I was thinking of writing another movie review, but my last two posts concerned a pair of films that we saw at the cinemas. The Shape of Water, in spite of stunning visuals and distinctive storytelling, could wait. This week is all about one of my favourites, the NBA (National Basketball Association). I’ve been watching basketball, on and off, since primary school. Even though I have no access to the PBA or UAAP hoops, I’ve remained a loyal NBA fan. Basketball is big in the Philippines, dare I say the national past time. Indeed, I’ve thought of posting this in Filipino, but decided to go with English to be more inclusive. A third of the NBA season is history; here are a few observations.
- The offence never rests. Slight rule changes have seen the league (L) become faster and have teams piling up the points. Squads have averaged four more points to 110 per game. Pace is up from 97.3 to 99.8. There is less grabbing and holding, as the refs have had a quick whistle. This has resulted in more fouls called and free throws awarded, resulting in more free-flowing action. The other major rule change is the shot clock reset from 24 to 14 after corralling an offensive board. Teams are forced to think on their feet as they no longer have the luxury of milking the clock.
- The Rockets have disappointed. Houston, we have a problem. They have been outplayed, outhustled, and outworked for most of their season. While they bring two of the deadliest dudes, James Harden and Chris Paul, their defence has been a mess and their offence not much better. Last year, they were a Chris Paul injury away from a date in the NBA Finals. In fairness, they’ve beaten some pretty good opponents but have suffered from a lack of consistency. Personally, I’ve always found them hard to watch – even while they were winning. Harden gets all the foul calls: whether it’s shotting threes, driving to the basket…it slows the game down. Even when no one is near him, they get whistled for a foul. Bummer, I guess the MVP is entitled to some calls.

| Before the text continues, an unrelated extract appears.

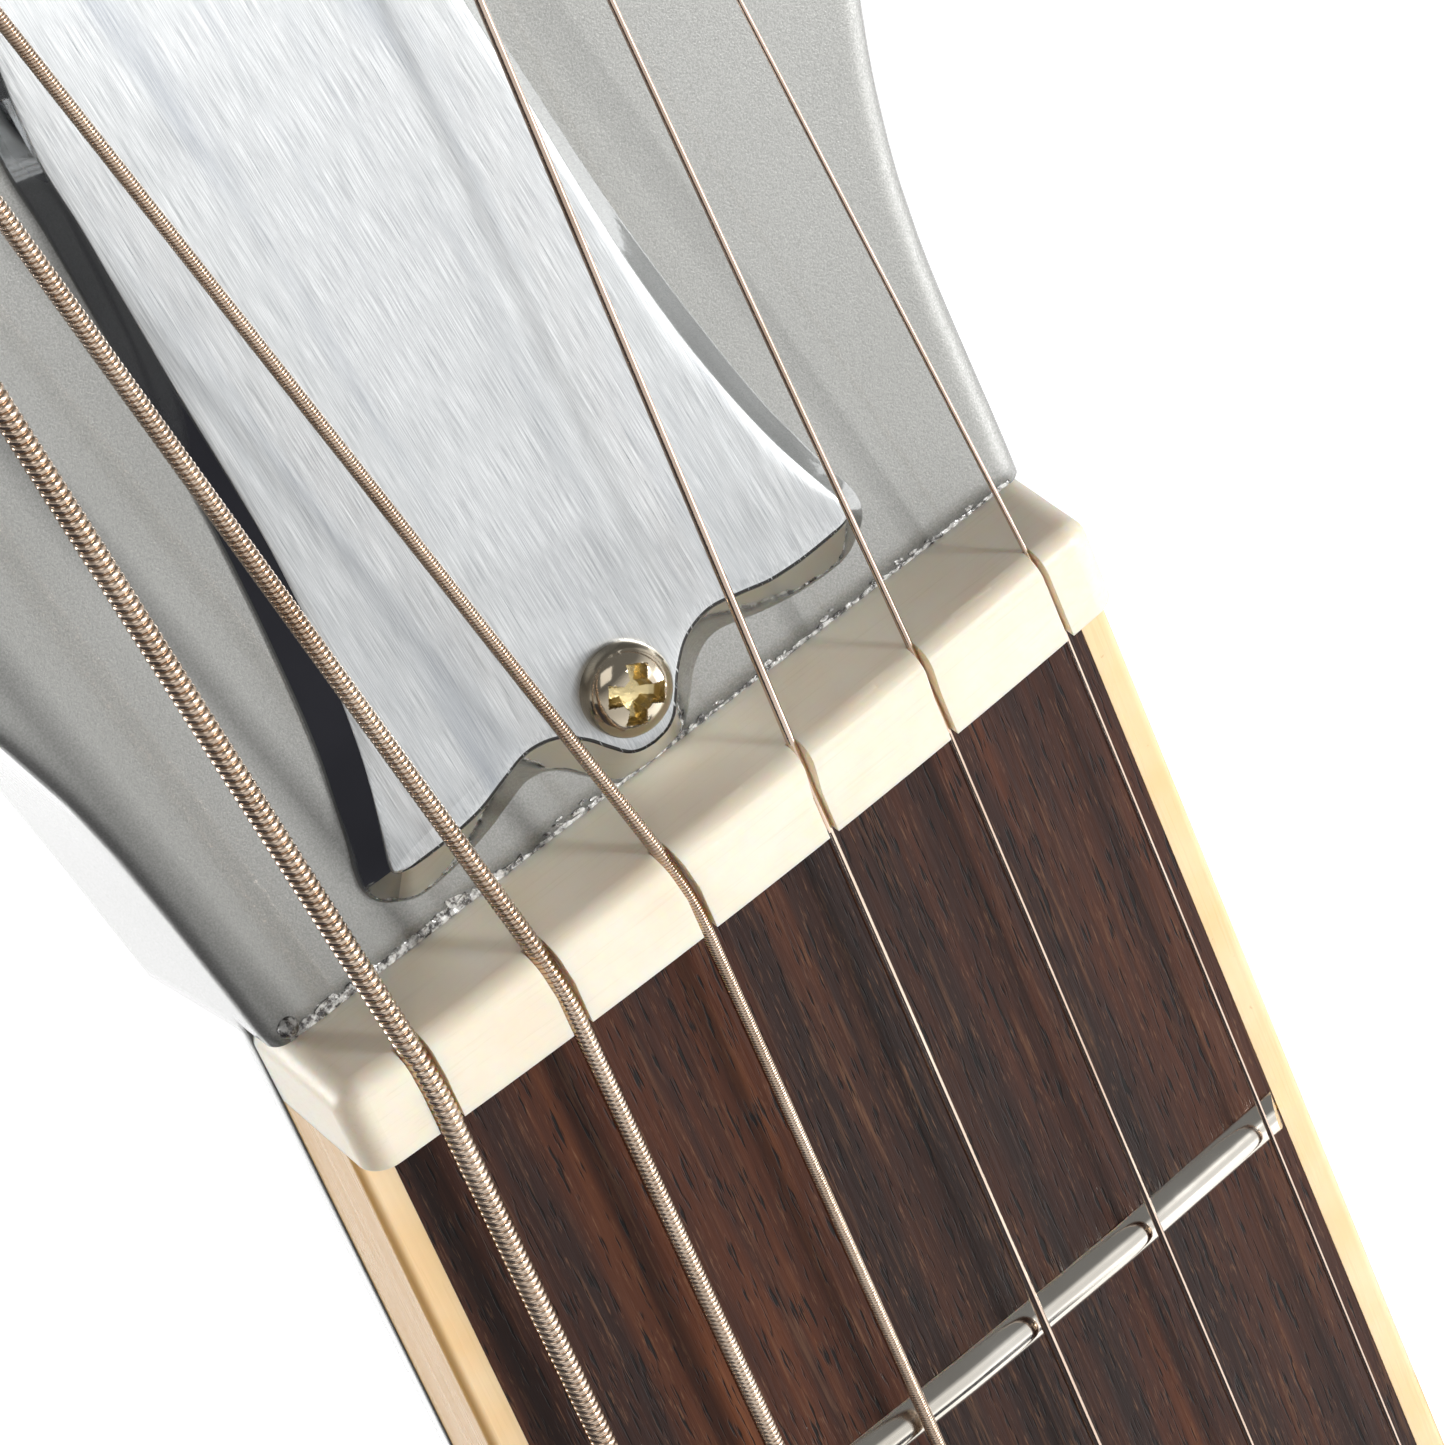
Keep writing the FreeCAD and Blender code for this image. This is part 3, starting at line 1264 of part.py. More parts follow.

- The Clippers are playing out of their mind. Who would’ve thought that the Clippers would be number one? They currently sit at fourth spot out West, but they are better than the LeBron-led Lakers. While they do not have an All-star, they have an ensemble of very capable stars. Lou Williams is clearly their best player, but others have stepped up too. Tobias Harris, Gallo, Patrick Beverley, even Harrell have all contributed. Though they do not have the best starting unit, they have one of the deepest benches in the L. They likewise boast one of the best minds in coach Doc Rivers, if not the best. Rivers has consistently proven how he can get the most of a mediocre side.
- Game-winners galore. It’s the NBA so expect a slugfest, but it seems every night matches go down to the wire. Jimmy Butler hit two game winners in a span of 8 days. Bron has hit some clutch buckets down the stretch. Luca Doncic of the Mavs burned the Rockets for 11 points in the final 3 minutes. Damien Lillard has been his usual sniper at crunch time. Durant is always money. The thing about the L is that there are so many good players that you can expect fireworks each game day.
- Early season start. It seems like every year the L gets an earlier start. The action always began at the end of October but recently we’ve been seeing matchups as early as mid-October. While the regular season remains at 82 games, this allows for an earlier finish as well. Whereas before, the Finals would end on 20 June, the NBA Draft could be held on that day.
- International flavour. There are 108 foreign players from 42 countries. For the fifth successive season, every team has an international player on their opening night line-up. Even though the Raptors are the only non-American team right now, the international touch in the L continues to grow. From old warriors like Dirk to young phenoms like the Greek Freak (Giannis), these players are a reminder to us all that basketball offers an opportunity ‘beyond borders’.
The NBA might be a business, a juggernaut worth billions. The NFL (National Football League) might have more fans, and the MLB (Major League Baseball), more exposure. But make no mistake: basketball has arrived. With more Aussie players in the L than ever before, we are now a part of this renaissance. For most, the quick charge of rugby league might be tempting. Compared though to painstaking football and equally robotic tennis, basketball certainly offers at worst an equal option – if you could ignore the timeouts, fouls, dead balls, and extra periods.